The Smart route to Net Zero
Given that almost 39% of global carbon emissions are generated as a result of buildings – heating, lighting, running them, bridging this gap seems like a pretty simple solution to the problem? This can be broken down as 28% in building operations, and 11% in their construction and the materials used.
As temperatures soar throughout the UK this month, especially in the South of England, usage of Air Conditioning will be at an all-time high. With these numbers in mind, the refurbishment and deployment of Smart Technologies in existing buildings, as opposed to building new pre-fab buildings.
As more of our customer’s focus turns to ensuring their businesses are directed toward green credentials, we’re finding a lot are surprised at the overlaps and alignment of the Smart Systems we’re installing have in reaching such credentials, as we’ll go on to discuss. In this blog we’re not attempting to summarise what will be a revolution in the construction and developments industry, but explain the benefits of the technology in question, and how these can be deployed in existing buildings in feasible & real-terms.
What’s powering the Smart Building Net Zero Evolution?
As is the common setup in most Smart Technology deployments today, where feasible, everything is hosted from a central ‘hub’, typically referred to as a ‘Comms Room’ or similar. As discussed in previous blog posts, the advancements in technology (hardware utilising PoE technology), backbone infrastructure (cable credentials), means these central hubs are becoming far more achievable. In situations where cable lengths are running on their capacity boundary (55m Cat 6, 100m Cat 6a), second ‘points’ for smaller satellite/service cabinets would be included in the deployment plans. In the interactive graphic below, you’ll see a central network cabinet full of ports and cables – this is where the internet connection enters, and is ultimately distributed from….the majority of said cables are also ‘powered’ by the hardware in this cabinet – up to 150W.
Juniper Research (2022) have outlined that as it stands, there are circa. 45 million Smart Buildings globally (or buildings making use of Smart systems). Taking into account the current rate and predicted rate of growth in this space, there will be over 115 million Smart Buildings globally by the year 2026. This is as a result of the drive of energy efficiency from organisations (and residents in private sites), as the cost of energy continues to rise so severely. This study defines a ‘Smart Building’ as one that utilises connectivity and technology to ensure an efficient use of resources, whilst allowing for a safe and comfortable environment for the occupiers/inhabitants. Further to this, the study found that over 90% of expenditure on Smart Buildings ’till 2026 will be for commercial/business premises.
Given that almost 39% of global carbon emissions are generated as a result of buildings – heating, lighting & general operations, bridging this gap seems like a pretty simple solution to the problem? This can be broken down as 28% in building operations, and 11% in their construction and the materials used.

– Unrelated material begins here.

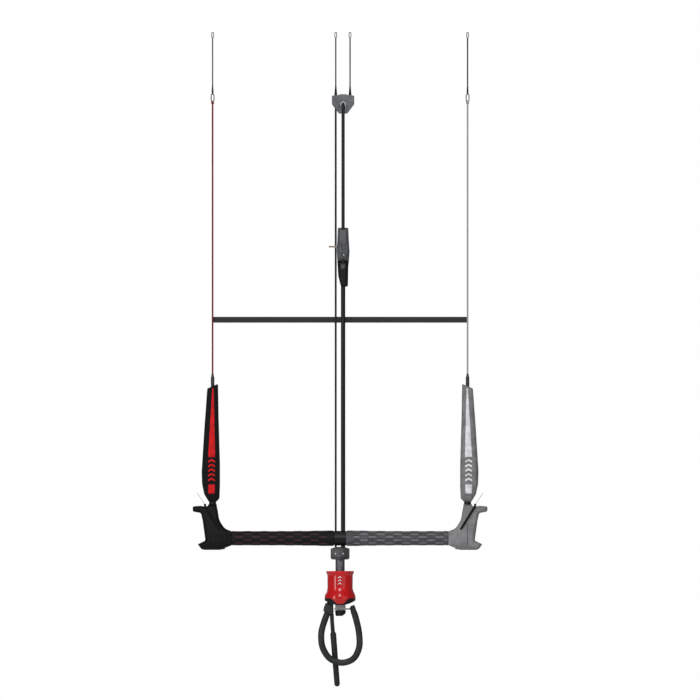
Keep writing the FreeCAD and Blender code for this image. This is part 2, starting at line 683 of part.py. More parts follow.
def release_spring():
    """Coil spring between the collar and the sleeve's shoulder."""
    wire_r, coil_r, turns = 0.7, 14.0, 6
    low, high = SHOULDER_Z + wire_r, COLLAR_Z - 3 - wire_r
    pitch = (high - low) / turns
    helix = Part.makeHelix(pitch, high - low, coil_r)
    circle = Part.Circle(V(coil_r, 0, 0), Y_AXIS, wire_r).toShape()
    coil = Part.Wire(helix.Edges).makePipeShell([Part.Wire(circle)], True, True)
    coil = coil if coil.Solids else Part.Solid(coil)
    coil.translate(V(0, 0, low))
    return coil


def leash_saddle():
    """Bright saddle under the core with the bore of the release pin."""
    body = front_prism([
        (-8.6, CORE_LOW, 0), (9.6, CORE_LOW, 0), (10.4, SADDLE_LOW, 1.5), (-9.0, SADDLE_LOW, 1.5),
    ], -7.0, 7.0)
    return body.cut(rod((-20, 0, PIN_Z), (30, 0, PIN_Z), PIN_R + SLACK))


def core_plug():
    """Rubber bung below the saddle."""
    plug = turned([
        (0, SADDLE_LOW), (9.4, SADDLE_LOW), (9.6, SADDLE_LOW - 1.4), (8.6, PLUG_LOW + 1),
        (7.4, PLUG_LOW), (0, PLUG_LOW),
    ], 0.6)
    return plug.common(swing_cylinder(TIP_SWING_R - GAP))


def release_unit():
    return {
        "swivel_shaft": swivel_shaft(),
        "bearing_balls": bearing_balls(),
        "release_core": release_core(),
        "loop_pin": loop_pin(),
        "release_spring": release_spring(),
        "pin_saddle": leash_saddle(),
        "core_plug": core_plug(),
    }


def sleeve_solid():
    """Whole push sleeve with its rubber lip, before the two are parted."""
    top = SLEEVE_TOP
    body = turned([
        (SLEEVE_BORE, top), (24.2, top), (24.8, top - 1.6), (24.0, top - 4.4), (22.4, top - 7.6),
        (22.2, top - 30.4), (23.2, top - 35), (25.6, top - 39.9), (27.2, top - 44.5), (27.4, top - 49),
        (27.0, top - 53), (26.2, top - 58), (25.6, top - 61), (24.3, top - 61), (24.3, top - 45),
        (22.4, top - 42), (12.2, SHOULDER_Z - 2.8), (12.2, SHOULDER_Z),
        (SLEEVE_BORE, SHOULDER_Z),
    ])
    arc_r = 47.6
    return body.common(Part.makeCylinder(arc_r, 80, V(0, -40, SLEEVE_BOTTOM + arc_r), Y_AXIS))


def sleeve():
    """Red shell above a wavy parting line and the black rubber lip below it."""
    whole = sleeve_solid()
    wave = [(-40, -1000.0), (-27.4, -1000.0), (-19, -999.8), (-11, -1004.2), (-6, -1009.2), (0, -1010.2),
            (6, -1009.2), (11, -1004.2), (19, -999.8), (27.4, -1000.0), (40, -1000.0)]
    curve = Part.BSplineCurve()
    curve.interpolate([V(x, -40, z) for x, z in wave])
    low = -1020.0
    frame = Part.makePolygon([V(40, -40, -1000), V(40, -40, low), V(-40, -40, low), V(-40, -40, -1000)])
    below = Part.Face(Part.Wire([curve.toShape()] + frame.Edges)).extrude(V(0, 80, 0))
    return {"release_sleeve": whole.cut(below), "sleeve_lip": whole.common(below)}


def release_pin():
    """Rod along X whose tip lies in the fork of the loop's free end."""
    return rod((-10.4, 0, PIN_Z), (21.5, 0, PIN_Z), PIN_R)


# ---- harness loop and stick ----
LOOP_ROUTE = [
    (-20.2, 0, -1020.0), (-27.6, 0, -1039.0), (-33.8, 0, -1060.0), (-32.6, 0, -1085.0),
    (-19.5, 0, -1107.0), (4.0, 0, -1115.0), (25.4, 0, -1107.0), (35.2, 0, -1085.0),
    (33.4, 0, -1057.0), (27.2, 0, -1032.0), (20.6, 0, -1012.4),
]


def loop_root():
    """Hard eye on the pivot pin, with the shank that the boot is moulded round."""
    px, pz = LOOP_PIVOT
    eye = rod((px, -4, pz), (px, 4, pz), 5.6)
    shank = front_prism([(px - 5, pz, 0), (px + 5, pz, 0), (px + 3.5, -1013, 0), (px - 7, -1013, 0)], -4, 4)
    return eye.fuse(shank).cut(rod((px, -5, pz), (px, 5, pz), LOOP_PIN_R + SLACK))


def loop_boot():
    """Rubber boot that joins the loop's fixed end and the top of the stick."""
    body = front_prism([
        (-25.6, -1007.6, 2.5), (-12.2, -1007.6, 2.5), (-11.2, -1025.6, 2), (-17, -1026.4, 1.5),
        (-29.6, -1023.2, 2), (-29.0, -1016, 6),
    ], -8.4, 8.4)
    body = body.common(top_prism([
        (-31, -8.4, 5), (-10.5, -8.4, 5), (-10.5, 8.4, 5), (-31, 8.4, 5),
    ], -1030, -1000))
    socket = cylinder(2.6 + SLACK, -1030, -1016.5, *STICK_AXIS)
    return body.cut(socket)


def harness_loop():
    boot, root = loop_boot(), loop_root()
    tube = cord(LOOP_ROUTE, LOOP_D, "harness_loop")
    fork = front_prism([
        (14, -1005, 0), (40, -1005, 0), (40, -1022.4, 0), (14, -1022.4, 0),
    ], -1.7, 1.7)
    tip_side = block(0, 40, -10, 10, -1040, -1000)
    stick_room = cylinder(4.2, -1045, -1010, *STICK_AXIS)
    tube = tube.cut(boot).cut(fork).cut(stick_room).cut(swing_cylinder(TIP_SWING_R + GAP).common(tip_side))
    return {"harness_loop": tube, "loop_boot": boot.cut(root), "loop_root": root}


STICK_ROUTE = [
    (STICK_AXIS[0], STICK_AXIS[1], -1026.9), (-14.2, 2.6, -1040.0), (-12.2, 8.2, -1064.0),
]


def stick():
    """Rubber stick that keeps the hook in the loop: a peg in the boot, a thin neck and a thick end."""
    peg = cylinder(2.6, -1034.0, -1017.0, *STICK_AXIS)
    neck = cord(STICK_ROUTE, 7.2, "stick_neck")
    joint, low = V(-12.2, 8.2, -1062.0), V(-5.3, 14.2, -1150.4)
    way = low - joint
    body = Part.makeCone(5.4, 5.0, way.Length, joint, way)
    shoulder = Part.makeCone(3.8, 5.4, 3.0, joint - way.normalize() * 3.0, way)
    tip = Part.makeSphere(5.0, low)
    return peg.fuse([neck, shoulder, body, tip]).removeSplitter()


# ---- assembly ----
def all_nodes():
    nodes = {**front_lines(), **joining_block(), "trim_line": trim_line(), "flag_line": flag_line()}
    nodes |= centre_line()
    nodes |= trim_handle()
    nodes |= {"line_guide": line_guide()}
    nodes |= bar()
    nodes |= side("left")
    nodes |= side("right")
    nodes |= {"cross_strap": cross_strap()}
    nodes |= release_unit()
    nodes |= sleeve()
    nodes |= {"release_pin": release_pin()}
    nodes |= harness_loop()
    nodes |= {"hook_stick": stick()}
    return nodes


os.makedirs("parts", exist_ok=True)
for node, shape in all_nodes().items():
    solids = shape.Solids
    state = "ok" if solids and all(s.isValid() and s.isClosed() for s in solids) else "BAD"
    print(f"{node}: {len(solids)} solids, {shape.Volume / 1000:.2f} cm3, {state}")
    shape.exportStep(f"parts/{node}.step")
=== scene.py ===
"""Looks of the kitesurf control bar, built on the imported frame.

Metres, +Z towards the kite, +X along the bar, -Y the front. Points are written in millimetres.
"""
import math

import bpy
from mathutils import Matrix, Vector
from mathutils.bvhtree import BVHTree
from mathutils.kdtree import KDTree


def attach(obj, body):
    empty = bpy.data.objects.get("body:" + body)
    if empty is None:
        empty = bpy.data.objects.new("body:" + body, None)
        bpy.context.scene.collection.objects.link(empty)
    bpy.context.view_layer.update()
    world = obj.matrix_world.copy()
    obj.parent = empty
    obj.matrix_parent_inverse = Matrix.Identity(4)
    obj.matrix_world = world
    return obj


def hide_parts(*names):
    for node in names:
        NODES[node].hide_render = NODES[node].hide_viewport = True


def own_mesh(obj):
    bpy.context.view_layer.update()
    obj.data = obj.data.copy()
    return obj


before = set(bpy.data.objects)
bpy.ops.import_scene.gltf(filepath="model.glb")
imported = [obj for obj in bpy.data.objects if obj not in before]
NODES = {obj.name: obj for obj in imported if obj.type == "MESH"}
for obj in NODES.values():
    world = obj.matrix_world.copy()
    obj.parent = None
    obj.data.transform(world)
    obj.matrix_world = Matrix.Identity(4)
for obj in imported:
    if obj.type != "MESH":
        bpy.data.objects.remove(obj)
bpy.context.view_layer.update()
MM = 0.001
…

Smart buildings save energy by automating controls and optimising systems. Whereas an upgrade to a single component or isolated system can result in energy savings of 5–15%, a smart building with integrated systems can realise 30–50% savings in existing buildings that are otherwise inefficient. (ACEE, 2019).
In stages, how will we contribute to ‘Net Zero’ in this industry?
Refurb & Retro-Fit
In order to reduce emissions to acceptable levels, over 90% of existing buildings will require digital retro-fitting from the ground-up, with new & innovative Smart Technology (Schneider, 2022). Micro-Monitoring (specific devices), and evaluation of the metrics & analytics from this, such as intelligent heating, lighting and water controls, are all proven measures of bridging the gap with green targets – not to mention vastly reduced costs of operation.
Micro-Measuring, Metrics & Automation
1/5th of British & Irish organisations were found by Schneider Electric to have only recently started measuring and quantifying their energy consumption, thus aren’t exactly aware of what’s being wasted. From this study, 43% of organisations outlined they’d increased use of automation within buildings, however less than 1/5th had deployed a Building Management System. As an example, traditional ‘Smart Meters’ measure ‘total usage’, which is an un-constructive metric when attempting to ‘taper down’ usage throughout a building. On average 30% of building power usage goes to waste – this shows a concerning lack of insight into what’s being used, when, & how to optimise this.
Of course, this section isn’t within our expertise, however we’ll make some points from some trusted sources to build the full picture. As discussed above, 39% of global emissions are generated as a result of the Buildings/Construction industry, the split being 28% in their Operations (electricity, energy) and 11% in their construction (materials, land disruption etc). Of course banning the construction of new buildings will never be a feasible nor sensible option, but the reduction of new developments over the next few decades as predicted by sources mentioned above, combined with responsible construction methods will help to drive this down. World GBC has outlined in it’s 2021 report that by 2030, all new developments and refurbishments will have over 40% less embodied carbon, with vast immediate carbon reduction, and that all new developments are strictly net zero operationally (in terms of carbon).